“Política, futebol e religião não se discutem.” Ouvimos desde sempre essa frase como uma regra do bom senso e da boa convivência. Sou obrigada a concordar quanto à parte do futebol (normalmente um interesse motivado de modo emocional pela família) e da religião (não existe racionalidade na fé, por que então haveria discussão? o que não quer dizer, nem de longe, que não se deva discutir a influência da religião sobre as decisões que afetam a coletividade… mas isso já seria assunto para outra coluna). Já quanto à política, concordo que seja uma realidade (lamentável), mas não que deveria ser uma regra. Se a política não se baseia em discussão, em que se basearia? Os últimos tempos parecem soprar uma resposta: em ódio.

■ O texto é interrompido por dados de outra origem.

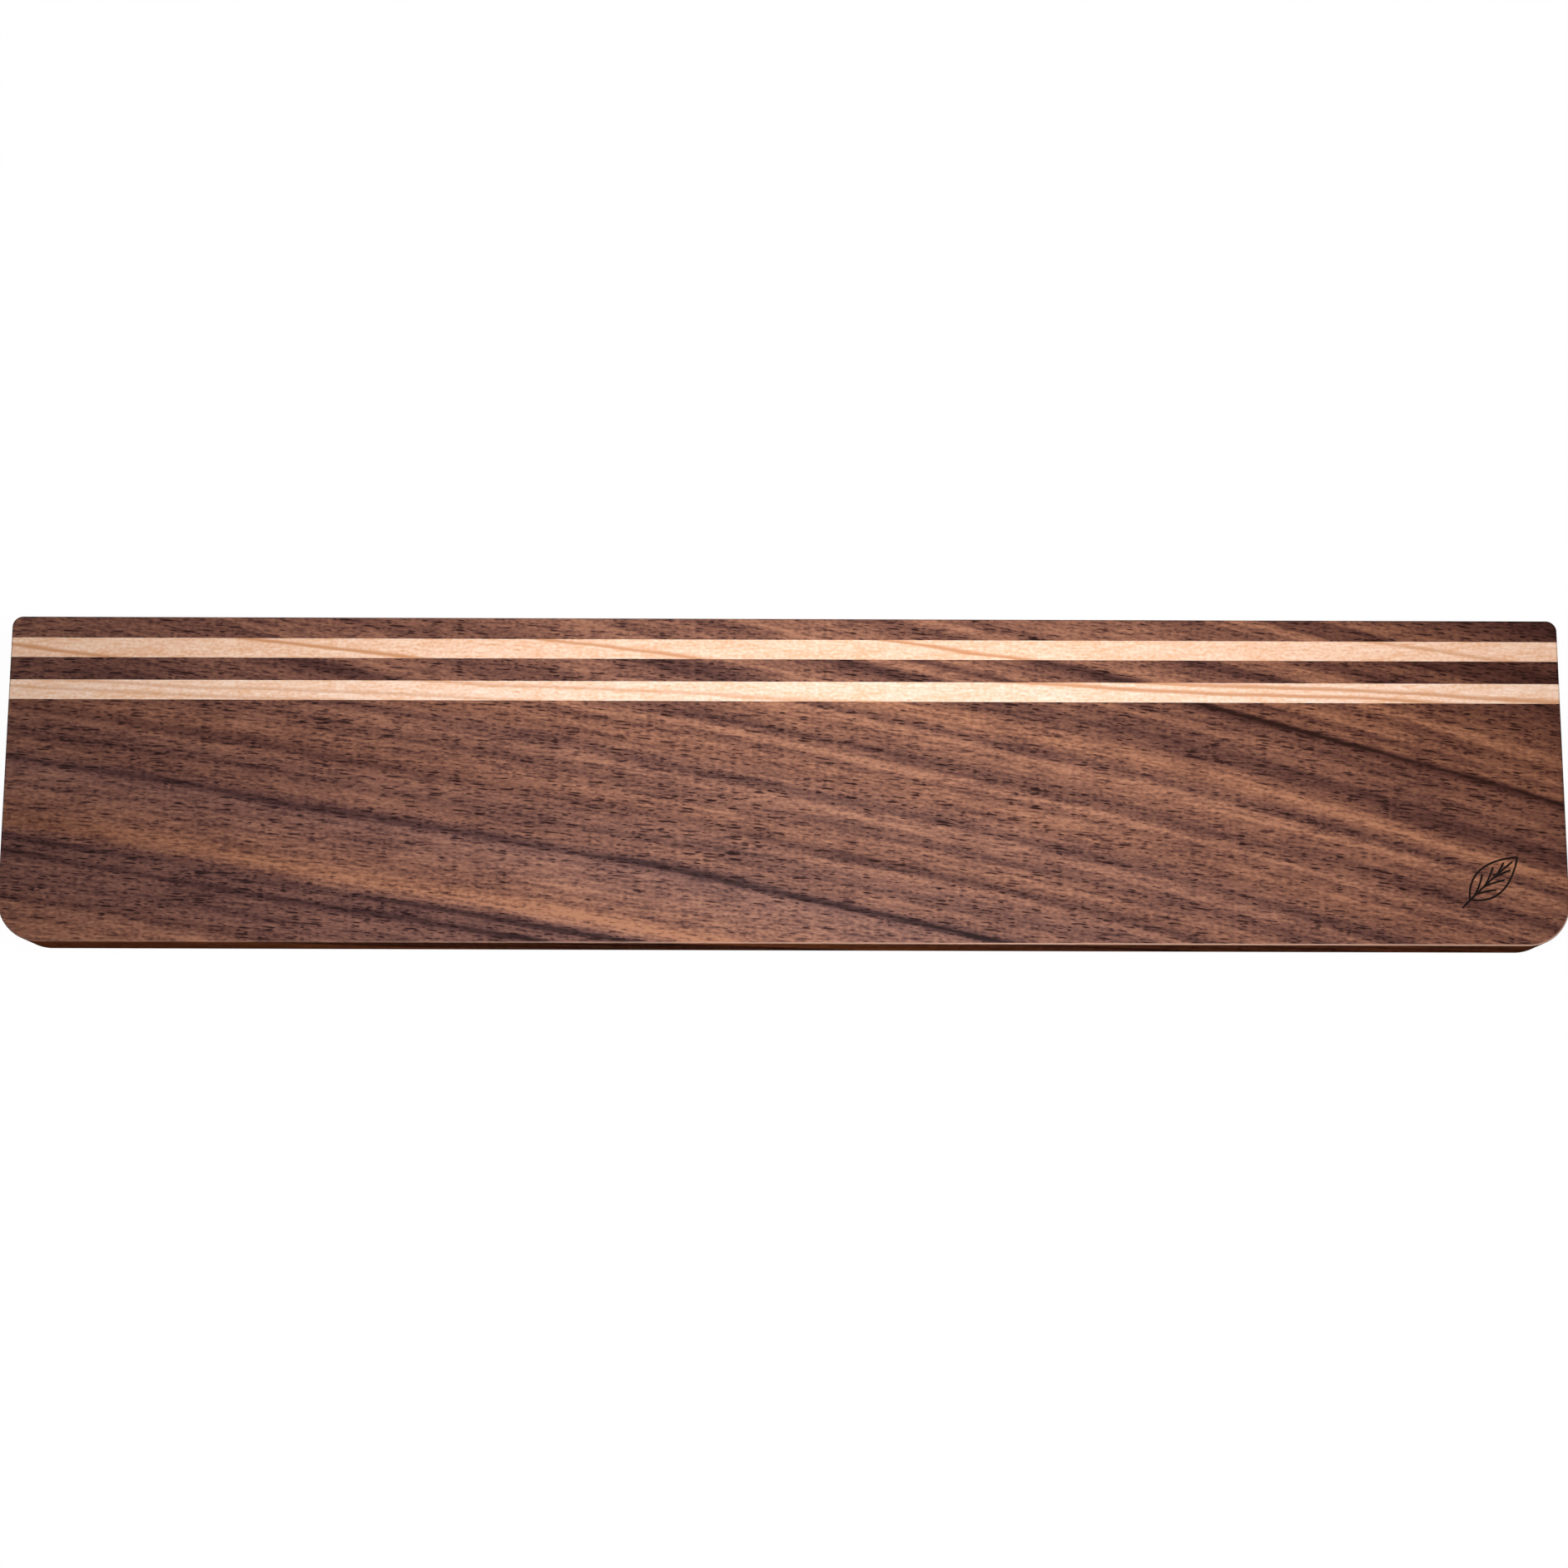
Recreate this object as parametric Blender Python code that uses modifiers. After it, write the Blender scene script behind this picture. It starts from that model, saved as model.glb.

Não faço segredo de que tenho votado no PT desde que me conheço por eleitora. Reconheço as falhas da gestão atual (me refiro aqui ao governo federal, não ao municipal, que não tenho acompanhado), mas, no meu ponto de vista, os méritos ainda se sobressaem. Embora o assunto me interesse, não creio que este seja o espaço para elencar erros e acertos do governo federal. O que me espanta, e é isso que eu gostaria de trazer para o debate, é a naturalidade com que a comparação entre erros e acertos vira uma crítica superficial destilada para quem quer que seja. A regra da cordialidade de não discutir aqueles temas se modificou: não discutimos, mas isso não impede ninguém de esbravejar. Falar mal do PT e do governo federal parece ter virado o novo “será que chove?”: é na fila do banco, no táxi, no elevador.

A impressão que tenho é de que existe um ódio (em boa parte alimentado pela mídia) a que é preciso dar vazão o tempo todo. Não, ninguém quer debater política, quer antes esbravejar “Fora PT!” (e quem fica dentro?), “Lula Ladrão!” (roubou exatamente o quê?), “Dilma sabia!” (do quê?), Moro estamos com você!” (porque atropelar a Constituição de repente se tornou bonito), “Contra tudo isso que tá aí!” (e a favor do quê, concretamente, em termos práticos?). Como já defendi em outro momento, não acredito em imparcialidade. Isso não nos isenta, no entanto, de analisar as diversas nuances de uma questão antes de tomar partido. O momento atual poderia ser extremamente positivo para nos interessarmos por política e tomarmos parte em debates produtivos. Política se discute, sim! Mas antes da discussão, é preciso haver análise, ponderação, senso crítico.

O que me assusta é que, embora a grande maioria de nós esteja, de uma forma ou de outra, falando em política, não vejo análise.

Vejo ódio, sentimento de vingança, indignação seletiva, uma constante confusão entre alhos e bugalhos.

E é nesse clima de muito bate-boca e pouca discussão que assistiremos no domingo à votação do impeachment da presidenta Dilma Rousseff: um processo com pouca fundamentação jurídica sendo comentado com a mesma empolgação passional de final de Copa do Mundo. Há quem veja nisso a salvação para o país – embora sem especificar exatamente como. Seria o fim da corrupção – depor a presidenta que mais se empenhou em seu combate e que até agora não foi citada nas investigações. De minha parte, o que vejo é uma espécie de golpe em marcha. E aí, sim, a regra de não discutir política voltará com força: ou porque será proibido, ou porque será simplesmente inútil e tarde demais.